Ha llegado una nueva moda al mundo delincuencial barcelonés: el robo de relojes caros, que suelen ser sustraídos, de manera sibilina o a lo bestia, a quienes se pasean con ellos por la ciudad, dejándolos plenamente a la vista a causa de la manga corta o arremangada. A lo largo de las últimas semanas, se ha detenido a un considerable número de chorizos relojeros que ya deben estar en la calle, a no ser que se hayan excedido a la hora de aplicar su propio método de sustracción (hace unos días le partieron la mandíbula a un señor que se resistía a despedirse de su peluco). Lo más curioso del asunto es que parece tratarse de una especie de epidemia. ¿Alguien había oído hablar de una masa de ladrones de relojes sueltos por Barcelona? Yo no.
Las víctimas, por cierto, tampoco consiguen generar mucha empatía entre la población. ¿A quién se le ocurre ir por ahí con un reloj de 30.000 euros?, he oído preguntarse a más de uno, como si la gente no tuviera derecho a lucir el reloj que le dé la gana. ¡Le está bien empleado, por ostentoso!, he llegado también a escuchar. Ya sé que vivimos una época en la que se lleva bastante lo de culpabilizar a la víctima, pero en el caso de los relojes habría que reservarlo para casos concretos: por ejemplo, el del señor al que le soplaron un reloj de 8.000 euros y dijo que el chisme costaba 80.000 (lo pillaron en su interesada versión de los hechos). A efectos morales, da lo mismo que te roben un Rolex que un Swatch. A efectos prácticos, no.

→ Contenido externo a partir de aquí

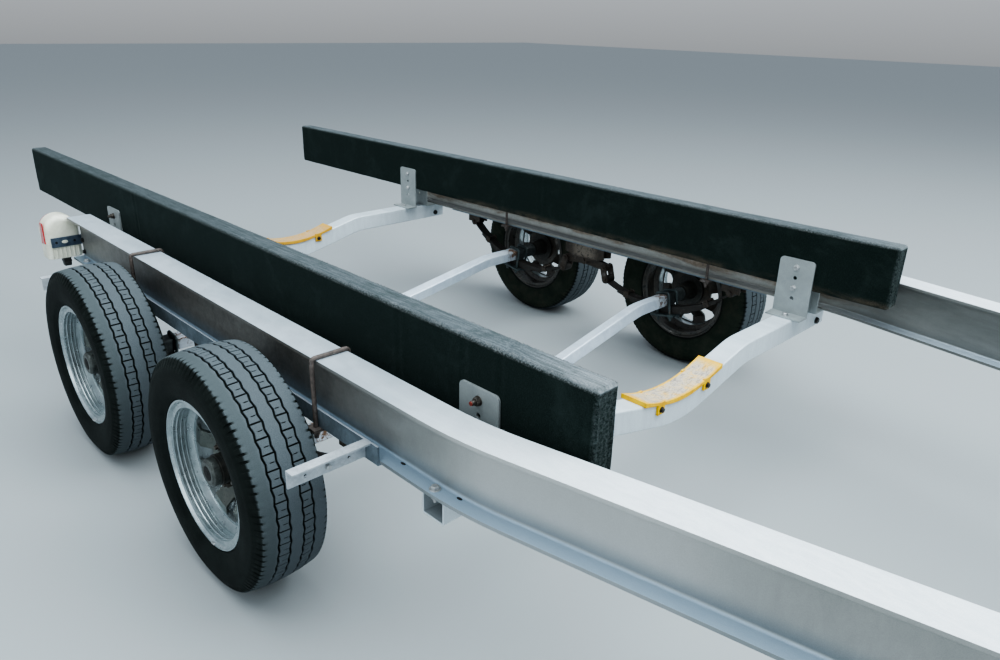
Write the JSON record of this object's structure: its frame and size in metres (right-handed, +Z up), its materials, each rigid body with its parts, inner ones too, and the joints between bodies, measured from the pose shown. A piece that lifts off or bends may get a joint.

Lo pude comprobar hace unas noches cuando me soplaron el reloj a mí mismo. Salía con una amiga de una de esas agradables cenas que organiza el abogado Jufresa en el Giardinetto cuando me abordaron dos simpáticos jovenzuelos que me pasaron el móvil y me pidieron que les hiciera una foto. Luego se pusieron a hablar de fútbol y a dar vivas al Barça mientras uno de ellos me daba palmadas en la espalda con tal intensidad que me lo acabé quitando de encima de un empujón. Acto seguido, ambos salieron corriendo como gamos y yo observé que me había desaparecido el reloj, que ellos habían confundido con un genuino Rolex, aunque se trataba de una réplica asaz lograda físicamente, pero que se paraba cada dos por tres y que les habrá granjeado a los chorizos el pitorreo del perista al que hayan intentado endilgárselo.
Tuve suerte. No me rompieron la mandíbula. No se percataron de que mi amiga llevaba un Rolex de los de verdad. Se limitaron a palmearme el lomo --la verdad es que interpretaban bastante bien el papel de turistas borrachos-- y a desaparecer de mi vista en menos de ocho segundos. Puede que me tocaran dos de los descuideros más tontos de Barcelona, convencidos de haber hecho el agosto tras trincar una baratija de 80 euros adquirida vía Internet. Pero el incidente me sirvió para comprobar en mis carnes que la moda del robo de relojes es real, no una leyenda urbana urdida por los enemigos de Ada Colau, y que te pueden dar el palo en el Raval y por encima de la Diagonal. Evidentemente, no había a la vista ni un mosso ni un guardia urbano, pues ya se sabe que en Barcelona lo de apatrullar la ciudad es algo que nunca se ha contemplado. Y tampoco me voy a quejar, aunque no descarto la posibilidad de enviar una carta al ayuntamiento exigiendo que me devuelvan los 80 machacantes invertidos en el peluco fake. Aunque lo que realmente me haría ilusión sería haber visto la cara de los mangantes cuando les dijeran que habían confundido una réplica con el original y que ya la podían tirar a la basura (como le pasó hace años, según se contaba, a una ex amante de Laporta que intentó venderse el supuesto Rolex que le había regalado el magnate).
Bromas aparte, es evidente que tenemos un problema nuevo en la ciudad de los prodigios. Y que si esperamos que lo resuelva la administración Colau nos puede salir barba a todos, incluidas las mujeres y los fluidos de toda clase y condición. Hace tiempo que hay quejas sobre la inseguridad ciudadana, que a Ada le entran por una oreja y le salen por la otra porque las considera turbias maniobras de la derechona. Yo acabo de comprobar que tal inseguridad existe, aunque solo me haya afectado en la desaparición de una apreciada baratija. Peor lo ha tenido el de la mandíbula rota: doy gracias al Señor por haberme cruzado con dos inútiles que, ante dos Rolex, se lanzan a por el falso, pero no les auguro a los interfectos un futuro muy brillante en el mundo del crimen.